If I am uncertain about the target, I do not shoot. That includes not being able to tell if that’s antlers or branches, so I’m uncertain of the legality. That especially includes not knowing if the movement behind is another deer or if it’s Roger out bow-hunting. Instead, I either wait to ascertain the viability of that target or I pick up the binoculars and look for a different target. In time, I may come back to the original target and I may not. There may be a target that is more certain, and that one I take.
In doing so, I may pass up a nice, fat deer and get a scrawny one instead. I might use up a tag for a lesser prize (you can only shoot as many deer as you have ‘tags’ for, the method for managing the wildlife numbers) and not get that super trophy. Yet the truth remains this: I cannot shoot what I do not see, and I do not shoot what I am uncertain of.
This is not without its blogging application. Take, for example, brouhahas over publicized sin. This could be contrasting our responses to evident racism to our responses to homosexual behavior or outcries over a Traditionalist blog metaphor with a Calvinist speech metaphor, but we have this come up: you’re decrying this action, why are you not decrying that action.
Certainly it is true that favoritism is sometimes the culprit. If we are blind-eyeing our buddies while trashing our apparent enemies, we need to reconsider that behavior. Likewise if we are not going to make certain of your target if it’s probably Ryan but you will if it might be Gary, because you like Gary but aren’t sure about Ryan, then you have a problem. If Calvinists are not calling out Calvinist planks but pouncing on Traditionalist specks, then that’s wrong. Same thing in the other direction, though: planks are indefensible, even if your best friend has one.
However, let us consider the other option: At times, we see and identify a sin and act on it. There is no mention of another issue because either it is unknown or is questionable and under consideration, but not certain. For example, I have noticed that opponents of Calvinism are more aware of problem statements by Calvinists than Calvinists are. Personally, I’ve never read one of R.C. Sproul’s books. So, I have never encountered his comments about Calvinist theology. Plus, he’s not a Baptist, so he’s not very high on my theologian list (the less Baptist you are, the older or longer dead you have to be:if I want a Presbyterian, I’d rather have Knox). On the other hand, I do read several major SBC blogs. Guess what? I was aware of a poorly worded statement on a blog well before I saw anything about Sproul’s statement.

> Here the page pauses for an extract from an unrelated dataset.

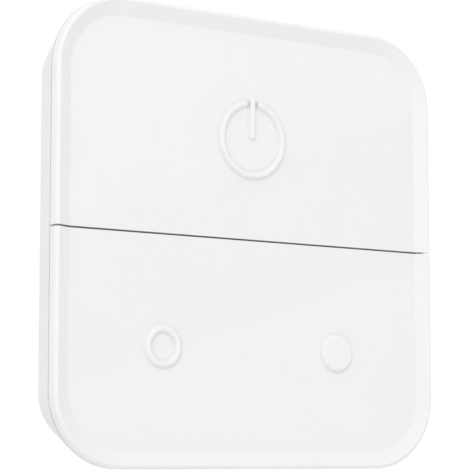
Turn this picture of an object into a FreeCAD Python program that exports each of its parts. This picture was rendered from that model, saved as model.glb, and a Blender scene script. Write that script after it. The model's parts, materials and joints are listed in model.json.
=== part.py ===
import FreeCAD, Part
import math
import os
import Sketcher

# Wireless wall switch: a tapered rear housing on a slide-on wall plate, with an upper key
# and a lower rocker key that share one dished front. Millimetres, +X right, +Z up, the front
# faces -Y, and the origin is on the wall at the middle of the switch.
# Every level below is a distance from the wall, counted towards the front.

DIMENSIONS = {
    # Overall form
    "side": 80.0,
    "corner": 13.0,
    "wall_gap": 0.5,
    "housing_height": 10.65,
    "taper_inset": 4.0,
    "seam_gap": 0.3,
    # Keys
    "skirt_depth": 2.05,
    "rim_round": 0.68,
    "rim_cut": 0.06,
    "rim_slope": 2.48,
    "dish_depth": 1.2,
    "dish_round": 0.6,
    "panel_wall": 1.5,
    "lip_inset": 2.0,
    "key_gap": 0.31,
    # Raised marks, each with a rounded crest and a flared foot
    "mark_height": 0.65,
    "mark_slope": 70.0,
    "crest_round": 0.62,
    "mark_sink": 0.01,
    "mark_root": 0.2,
    "power_inset": 22.0,
    "power_radius": 6.5,
    "power_break": 28.0,
    "bar_low": 0.53,
    "bar_high": 7.11,
    "side_mark_inset": 21.5,
    "side_mark_low_inset": 20.7,
    "ring_radius": 3.05,
    "dot_radius": 3.75,
    # Key hinges and the clips that snap onto them
    "pin_radius": 0.7,
    "pin_clearance": 0.05,
    "hinge_inset": 6.0,
    "hinge_side_inset": 16.0,
    "rocker_high": 8.0,
    "rocker_low_inset": 8.0,
    "clip_wall": 0.95,
    "clip_width": 3.0,
    "clip_mouth": 1.1,
    "clip_room": 0.5,
    # Rear housing
    "housing_wall": 1.6,
    "floor_wall": 1.4,
    "rear_round": 0.5,
    # Wall plate and its adhesive pad
    "plate_side_inset": 6.2,
    "plate_top_inset": 12.5,
    "plate_corner": 6.0,
    "plate_thick": 1.8,
    "plate_clearance": 0.4,
    "pad_thick": 0.8,
    "pad_side_inset": 10.8,
    "pad_top_inset": 4.5,
    "pad_corner": 4.0,
    "lift_travel": 6.0,
    "stud_radius": 1.6,
    "stud_head_radius": 3.0,
    "stud_head_thick": 1.0,
    "stud_across": 20.0,
    "stud_up": 16.0,
    "stud_clearance": 0.2,
    "wall_screw_edge": 3.8,
    "wall_screw_radius": 2.0,
    "wall_screw_head": 3.5,
    "sink_depth": 1.2,
    "relief_round": 3.0,
    # Coin cell and its cover
    "cell_radius": 10.0,
    "cell_thick": 3.2,
    "cell_step": 0.5,
    "cell_clearance": 0.4,
    "cover_thick": 1.2,
    "cover_wall": 1.4,
    "cover_clearance": 0.2,
    "lug_reach": 1.4,
    "lug_thick": 0.8,
    "lug_angle": 26.0,
    "notch_angle": 34.0,
    "unlock_angle": 45.0,
    "coin_slot_length": 15.0,
    "coin_slot_width": 2.2,
    "coin_slot_depth": 0.7,
    "coin_slot_round": 0.9,
    "barrel_wall": 1.2,
    # Spring contacts
    "contact_sheet": 0.25,
    "contact_width": 4.0,
    "contact_gap": 0.02,
    "contact_room": 0.3,
    "leaf_foot": 4.8,
    # Circuit board
    "board_side_inset": 6.0,
    "board_top_inset": 15.0,
    "board_thick": 1.0,
    "board_corner": 2.0,
    "post_radius": 1.7,
    "post_pin_radius": 0.9,
    "post_pin_room": 0.1,
    "post_edge": 3.0,
    "post_up": 11.0,
    # Soldered components
    "radio_gap": 1.9,
    "chip_side": 5.0,
    "chip_thick": 0.85,
    "shield_width": 12.0,
    "shield_height": 11.0,
    "shield_thick": 1.5,
    "shield_sheet": 0.2,
    "crystal_aside": 3.0,
    "crystal_down": 8.4,
    "crystal_width": 3.2,
    "crystal_height": 2.5,
    "crystal_thick": 0.8,
    "antenna_edge": 8.0,
    "antenna_top_edge": 2.8,
    "antenna_width": 6.0,
    "antenna_height": 2.0,
    "antenna_thick": 1.1,
    "capacitor_gap": 5.4,
    "capacitor_pitch": 3.5,
    "large_capacitor_up": 2.0,
    "large_capacitor_width": 1.6,
    "large_capacitor_height": 3.2,
    "large_capacitor_thick": 1.2,
    "small_capacitor_down": 4.0,
    "small_capacitor_width": 1.2,
    "small_capacitor_height": 2.0,
    "small_capacitor_thick": 0.9,
    # Snap domes and the posts that press them
    "dome_radius": 3.5,
    "dome_rise": 0.35,
    "dome_sheet": 0.1,
    "dome_rim": 0.3,
    "crown_radius": 1.6,
    "crown_drop": 0.05,
    "upper_dome_up": 6.0,
    "dome_side_inset": 10.0,
    "window_radius": 3.9,
    "plunger_radius": 1.3,
    "plunger_gap": 0.05,
    # Inner frame and its screws
    "frame_thick": 1.2,
    "frame_clearance": 0.35,
    "frame_screw_side_inset": 8.0,
    "frame_screw_top_inset": 9.0,
    "screw_radius": 1.0,
    "screw_bore_room": 0.15,
    "screw_length": 4.2,
    "screw_head_radius": 1.9,
    "screw_head_thick": 1.0,
    "screw_seat_room": 0.2,
    "cross_reach": 1.1,
    "cross_half_width": 0.25,
    "cross_depth": 0.6,
    "boss_radius": 2.6,
    # Pairing button and its switch
    "button_gap": 6.4,
    "button_radius": 2.4,
    "button_clearance": 0.15,
    "button_recess": 0.2,
    "button_flange": 3.2,
    "flange_thick": 0.6,
    "button_travel": 0.25,
    "switch_width": 4.5,
    "switch_height": 0.8,
    "switch_round": 0.4,
    "switch_floor": 0.2,
    "actuator_radius": 0.9,
    "actuator_rise": 0.35,
    "actuator_room": 0.1,
    "actuator_spare": 0.05,
}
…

So what would I have targeted? The blog and not the book I’ve never read. It has nothing to do with favoritism, but only awareness. Likewise, I heard much more about the church that somehow (not even sure how) did not want a non-white wedding than I heard about Jonathan Merritt’s issue. I’ve never been a fan of inherited fame in Baptist life, so I haven’t given him much thought and don’t keep up with him. It’s not favoritism, again it is awareness. I also think that we would do well to put some continued emphasis on the racism issue–can anyone honestly say that Southern Baptists have a history of embracing and approving homosexual behavior? No, but you can say that about racism, can’t you? We need to be correcting for prior errors, here.
Guess what? Every one of us tends to hunt issues through scopes. We target and address the ones that we are more certain of. That’s actually being responsible. People that spray the woods indiscriminately are a menace to everyone else, just as those who spray the blog world with unconsidered and untargeted rumors or innuendos. Yet do not think that just because someone did not lock on to the same issue you did indicates they are wrong and you are right. You don’t blame a duck hunter for not bringing home a deer.
In the same way, consider that a person may simply be more certain of the issue they have written about than the issue you wish they would have written about. It may be that clear.